L'improvisateur

Bien ancré dans la société, issu aujourd'hui d'origine diverse, homme ou femme, l'improvisateur maintient le public en haleine par son esprit vif et son sens de la répartie.

Championnat du Pays Basque 2017 (Photo : CC-BY-SA - Dani Blanco, Argia.eus)
Championnat du Pays Basque 2017 (Photo : CC-BY-SA - Dani Blanco, Argia.eus)
Dans les concours, en championnat ou les joutes de places, le bertsulari se présente sans fard, dans une tenue de tous les jours (pas de costume spécial ou de soin vestimentaire particulier), sa présence scénique est généralement dépourvue de tout effet. Les mains derrière le dos ou dans les poches, le geste n'accompagne que très rarement la parole. Aucun signe pouvant distinguer son statut social.

Statut social

Dans le passé les improvisateurs basques étaient presque tous d'origine modeste, issus du milieu rural.

D'ailleurs, très souvent, ils prennaient comme pseudonyme le nom de leur ferme natale, parfois celui de leur village : Juan-Francisco Petriarena dit "Xenpelar" était de la maison "Xenpelarre" de Renteria ou Fernando Aire dit "Xalbador" de "Xalbadorrenea" d'Urepel, Fernando Bengoetxea dit Fernando Amezketarra était du village d'Amezketa en Guipuzcoa, Mattin Trecu dit "Ahetzeko Mattin", demeurait à Ahetze, etc.

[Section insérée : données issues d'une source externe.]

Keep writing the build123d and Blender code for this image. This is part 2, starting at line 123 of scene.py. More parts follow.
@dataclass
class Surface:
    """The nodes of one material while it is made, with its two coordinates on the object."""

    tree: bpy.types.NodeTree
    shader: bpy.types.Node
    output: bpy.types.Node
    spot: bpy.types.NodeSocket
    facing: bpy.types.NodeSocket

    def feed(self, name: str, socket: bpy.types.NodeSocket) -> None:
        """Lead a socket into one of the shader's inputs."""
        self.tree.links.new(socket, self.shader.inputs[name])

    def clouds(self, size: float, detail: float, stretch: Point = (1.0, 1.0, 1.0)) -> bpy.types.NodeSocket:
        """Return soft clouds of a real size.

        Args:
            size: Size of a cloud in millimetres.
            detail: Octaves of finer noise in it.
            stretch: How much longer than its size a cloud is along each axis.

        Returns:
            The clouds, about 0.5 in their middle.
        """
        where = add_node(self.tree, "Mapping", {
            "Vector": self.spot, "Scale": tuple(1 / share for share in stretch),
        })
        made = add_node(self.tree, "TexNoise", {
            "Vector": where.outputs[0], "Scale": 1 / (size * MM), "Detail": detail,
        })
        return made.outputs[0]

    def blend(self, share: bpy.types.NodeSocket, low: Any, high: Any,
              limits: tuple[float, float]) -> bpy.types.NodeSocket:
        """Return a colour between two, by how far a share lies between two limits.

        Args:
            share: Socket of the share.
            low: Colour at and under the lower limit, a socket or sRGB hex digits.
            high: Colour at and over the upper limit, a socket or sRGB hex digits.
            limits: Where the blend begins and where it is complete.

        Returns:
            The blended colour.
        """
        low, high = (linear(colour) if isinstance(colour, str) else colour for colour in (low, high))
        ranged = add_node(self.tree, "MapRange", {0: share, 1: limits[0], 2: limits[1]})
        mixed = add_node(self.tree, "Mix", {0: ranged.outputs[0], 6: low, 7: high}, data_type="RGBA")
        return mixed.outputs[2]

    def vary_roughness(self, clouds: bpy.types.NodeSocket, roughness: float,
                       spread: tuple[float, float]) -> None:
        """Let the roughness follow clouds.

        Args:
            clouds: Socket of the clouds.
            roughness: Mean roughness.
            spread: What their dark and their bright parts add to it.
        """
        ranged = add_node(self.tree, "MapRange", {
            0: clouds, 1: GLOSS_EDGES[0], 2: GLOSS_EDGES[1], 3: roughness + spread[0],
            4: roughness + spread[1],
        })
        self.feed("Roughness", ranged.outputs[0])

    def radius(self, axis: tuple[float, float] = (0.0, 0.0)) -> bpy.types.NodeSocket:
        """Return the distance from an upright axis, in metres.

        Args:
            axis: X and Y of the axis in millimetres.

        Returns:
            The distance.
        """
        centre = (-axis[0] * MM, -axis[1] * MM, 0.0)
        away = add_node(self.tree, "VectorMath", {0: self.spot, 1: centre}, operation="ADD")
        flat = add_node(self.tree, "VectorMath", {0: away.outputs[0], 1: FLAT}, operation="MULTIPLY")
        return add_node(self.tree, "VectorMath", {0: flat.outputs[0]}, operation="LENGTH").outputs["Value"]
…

Les bars et restaurants étaient leurs lieux privilégiés pour versifier. Souvent analphabètes ou peu scolarisés,ils divertissaient le public après avoir bu. A l'époque où les journaux, la radio et la télévision n'existaient pas, le bertsulari était un personnage emblématique. Il s'inspirait de tous les thèmes de la société qu'il commentait avec une grande liberté.

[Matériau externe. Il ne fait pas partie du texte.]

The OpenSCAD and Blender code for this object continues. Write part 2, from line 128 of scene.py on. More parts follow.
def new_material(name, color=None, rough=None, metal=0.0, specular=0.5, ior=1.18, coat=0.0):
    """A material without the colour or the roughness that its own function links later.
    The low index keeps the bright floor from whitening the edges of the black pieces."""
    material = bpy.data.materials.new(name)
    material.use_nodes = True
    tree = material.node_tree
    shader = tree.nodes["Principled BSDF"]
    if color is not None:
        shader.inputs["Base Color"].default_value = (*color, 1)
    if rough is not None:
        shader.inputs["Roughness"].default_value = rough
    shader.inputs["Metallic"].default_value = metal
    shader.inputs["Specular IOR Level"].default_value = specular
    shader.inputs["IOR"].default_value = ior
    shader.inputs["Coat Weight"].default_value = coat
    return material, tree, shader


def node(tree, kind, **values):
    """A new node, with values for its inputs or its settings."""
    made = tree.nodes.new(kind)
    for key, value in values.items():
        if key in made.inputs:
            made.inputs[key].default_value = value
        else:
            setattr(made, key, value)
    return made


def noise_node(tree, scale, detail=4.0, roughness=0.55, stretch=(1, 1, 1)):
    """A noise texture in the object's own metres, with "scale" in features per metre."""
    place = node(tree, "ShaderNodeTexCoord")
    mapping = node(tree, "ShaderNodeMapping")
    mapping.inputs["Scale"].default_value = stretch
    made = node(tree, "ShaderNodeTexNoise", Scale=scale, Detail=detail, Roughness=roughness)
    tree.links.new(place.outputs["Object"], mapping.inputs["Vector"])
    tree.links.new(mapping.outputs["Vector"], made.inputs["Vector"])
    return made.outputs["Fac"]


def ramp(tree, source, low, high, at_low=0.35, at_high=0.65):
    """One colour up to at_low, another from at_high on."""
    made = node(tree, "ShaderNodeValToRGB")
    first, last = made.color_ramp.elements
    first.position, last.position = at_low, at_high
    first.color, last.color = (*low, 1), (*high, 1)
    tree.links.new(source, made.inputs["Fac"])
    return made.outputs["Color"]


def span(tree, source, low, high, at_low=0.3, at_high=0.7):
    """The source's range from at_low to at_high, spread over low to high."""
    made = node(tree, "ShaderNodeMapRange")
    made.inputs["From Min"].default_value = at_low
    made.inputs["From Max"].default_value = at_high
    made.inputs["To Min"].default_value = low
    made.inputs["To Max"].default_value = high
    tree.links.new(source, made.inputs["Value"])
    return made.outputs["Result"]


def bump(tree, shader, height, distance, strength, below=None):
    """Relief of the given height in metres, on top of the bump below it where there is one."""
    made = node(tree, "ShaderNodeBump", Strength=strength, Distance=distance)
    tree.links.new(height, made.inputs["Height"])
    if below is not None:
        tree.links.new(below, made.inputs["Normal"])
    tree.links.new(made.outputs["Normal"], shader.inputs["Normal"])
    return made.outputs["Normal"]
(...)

Avec l'évolution sociétale, l'image du bertsularisme et a fortiori les caractéristiques d'identification de l'improvisateur ont changé.  De plus en plus souvent issu d'un milieu urbain, il a effectué des études supérieures. Il est également de plus en plus jeune, conséquence directe de l'enseignement aujourd'hui répandu de cet art.

Homme ou femme

Dans la longue histoire du bertsularisme, l'homme a longtemps été le protagoniste principal. Seuls des hommes improvisaient dans les lieux publics comme les bars, les places, les concours et les championnats.

L'une des grandes nouveautés dans l'évolution du bertsularisme est sans nul doute l'apparition et le nombre grandissant de femmes dans les joutes, et leur implication dans l'organisation. Un investissement dans le domaine public, somme toute comme dans tous les autres secteurs sociaux et culturels à ce jour. Ce phénomène récent mérite que nous nous y attardions.

Capacité intellectuelle

Maialen Lujanbio, première femme dans l'histoire ayant remporté le titre de champion des bertsularis du Pays Basque, en 2009. Elle a aussi remporté le championnat 2017 (Photo : CC-BY-SA - Dani Blanco, Argia.eus )
Maialen Lujanbio, première femme dans l'histoire ayant remporté le titre de champion des bertsularis du Pays Basque, en 2009. Elle a aussi remporté le championnat 2017 (Photo : CC-BY-SA - Dani Blanco, Argia.eus )
Qu'il soit comme autrefois analphabète ou peu scolarisé, le bertsulari fait preuve de don et de capacités exceptionnelles : un esprit vif et réactif, une mémoire prodigieuse, ayant confiance en lui, bref un talent hors du commun.

Lorsqu'on a la chance de se trouver à côté de bertsularis ou que l'on assiste à une joute, ce qui frappe le plus, c'est la rapidité d'esprit avec laquelle ils improvisent. Etant donné qu'ils ne connaissent pas le sujet à l'avance, versifier et chanter tout en respectant le rythme et la rime, relève d'un exercice vraiment impressionnant !

Outre une vaste culture et ses facultés créatives, il (ou elle) possède une mémoire exceptionnelle, fort utile pour éviter la répétition de mots mais surtout afin de trouver des rimes.

On peut naître bertsulari, posséder les qualités innées indispensables, mais devenir un bon bertsulari... requiert beaucoup de travail.

A ce propos, Xalbador, dans son livre autobiographique ''Odolaren mintzoa'', nous dit ceci : "Ez dakit baden ofizio errexik, bainan etzaut iduri hau baino zailagoko aunitz baden munduan. Ez litaike ez hala! Oraino ere zonbaitek, eta nihaurek haur denboran uste bezala, dohain hutsez egiten balitz!'' ("Je ne sais s'il existe de métier facile, mais il me semble qu'il n'y en a pas beaucoup de plus difficile au monde. Et encore comme certains, et comme je le pensais moi-même dans mon enfance, s'il se faisait en étant simplement doué !").